The rapid pace of new mission development plus the use of terrestrial technologies is closing the performance gap between large and small satellites, says Phil Davies, European business manager at U.K.-based Surrey Satellite Technologies Ltd., which specializes in smaller satellite platforms. The improving capabilities of small satellites is having a major impact on the commercial marketplace, as business cases for Earth observation constellations now becoming viable through the use of small satellite technologies. “The five-satellite Rapid Eye constellation to be launched later this year is a good example,” he says. “Constellations give major advantages — principally better timeliness of the data through a physical spreading of the sensors around the Earth, much better resilience to failures and much more straightforward system replenishment.
Surrey Satellite is part of NASA’s Rapid Spacecraft Acquisition Contract, which supports NASA’s space science, Earth science and technology needs, and the company hopes to supply platforms to nations wishing to pursue low-cost lunar missions.
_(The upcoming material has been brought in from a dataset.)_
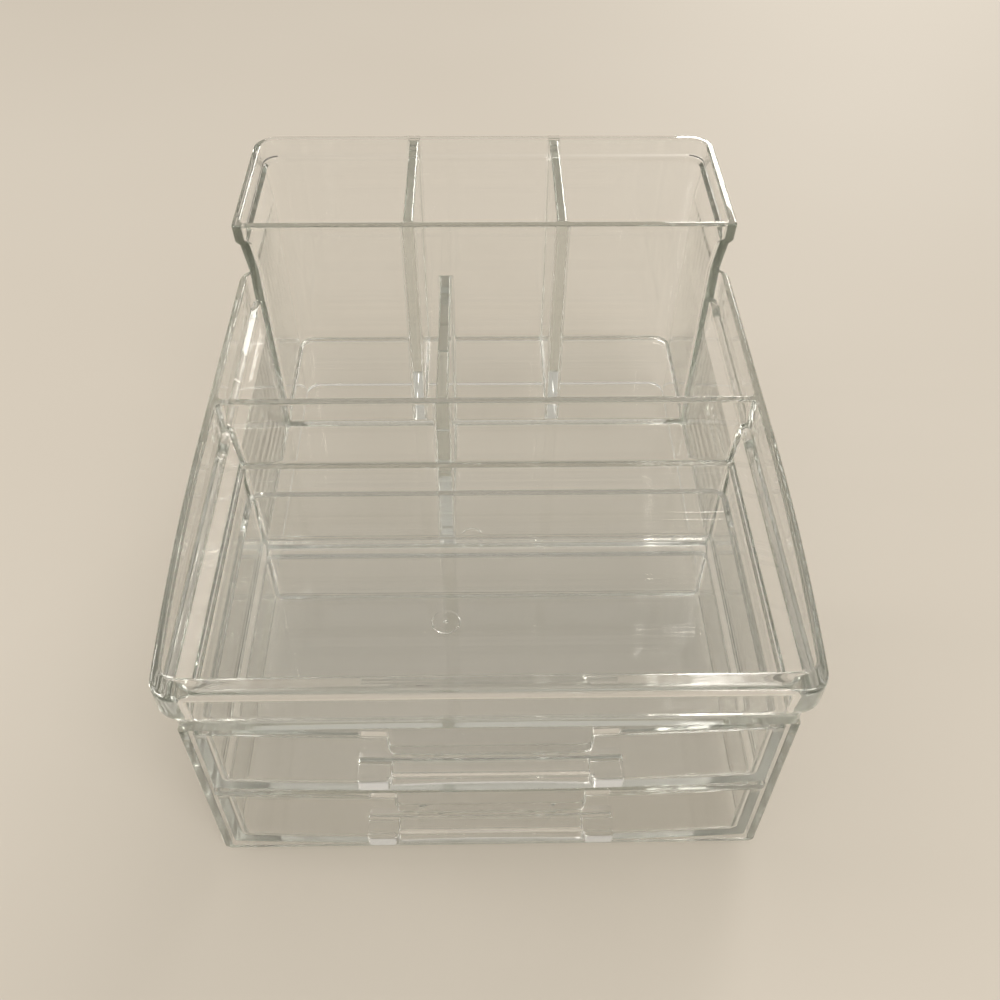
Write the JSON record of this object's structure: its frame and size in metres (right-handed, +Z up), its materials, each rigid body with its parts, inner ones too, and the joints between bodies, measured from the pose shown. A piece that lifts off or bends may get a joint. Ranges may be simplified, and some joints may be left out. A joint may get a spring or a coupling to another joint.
{
  "type": "makeup organizer",
  "caption": "Clear plastic makeup organizer with a shallow open tray over sliding drawers, and open middle and tall rear compartments behind it.",
  "frame": {"origin": "under the middle of the organizer's overall box, on the surface it stands on", "axes": "+X to the right seen from the front, +Y to the back, +Z up; the drawers pull out along -Y"},
  "size_m": [0.249, 0.3364, 0.174],
  "materials": {
    "clear_body": "injection moulded, clear, polished",
    "clear_panel": "clear panel, polished faces",
    "clear_drawer": "injection moulded, clear, polished"
  },
  "bodies": {
    "body": {"tray_and_bays": "clear_body", "drawer_housing": "clear_body", "drawer_shelf": "clear_panel", "middle_divider": "clear_panel", "rear_divider_left": "clear_panel", "rear_divider_right": "clear_panel"},
    "upper_drawer": {"upper_drawer": "clear_drawer"},
    "lower_drawer": {"lower_drawer": "clear_drawer"}
  },
  "joints": [
    {"name": "upper_drawer_slide", "type": "slide", "parent": "body", "child": "upper_drawer", "axis": [0, -1, 0], "range_m": [0, 0.12]},
    {"name": "lower_drawer_slide", "type": "slide", "parent": "body", "child": "lower_drawer", "axis": [0, -1, 0], "range_m": [0, 0.12]}
  ]
}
Davies is a strong support of international collaboration to overcome budget problems. “If space exploration is too costly and too slow, the public will not back it and politicians will consequently cancel programs,” says Davies. “Thus, the space industry must offer a rapidly paced program which delivers results in short time frames at affordable prices. … International collaboration introduces extra flexibility into how missions are put together. Nations funding these missions generally get better value for their money.”
The blueprints for manned spaceflight and lunar exploration in the next decade are ready, but the plans may be influenced greatly by how these budget challenges are resolved throughout the next several years.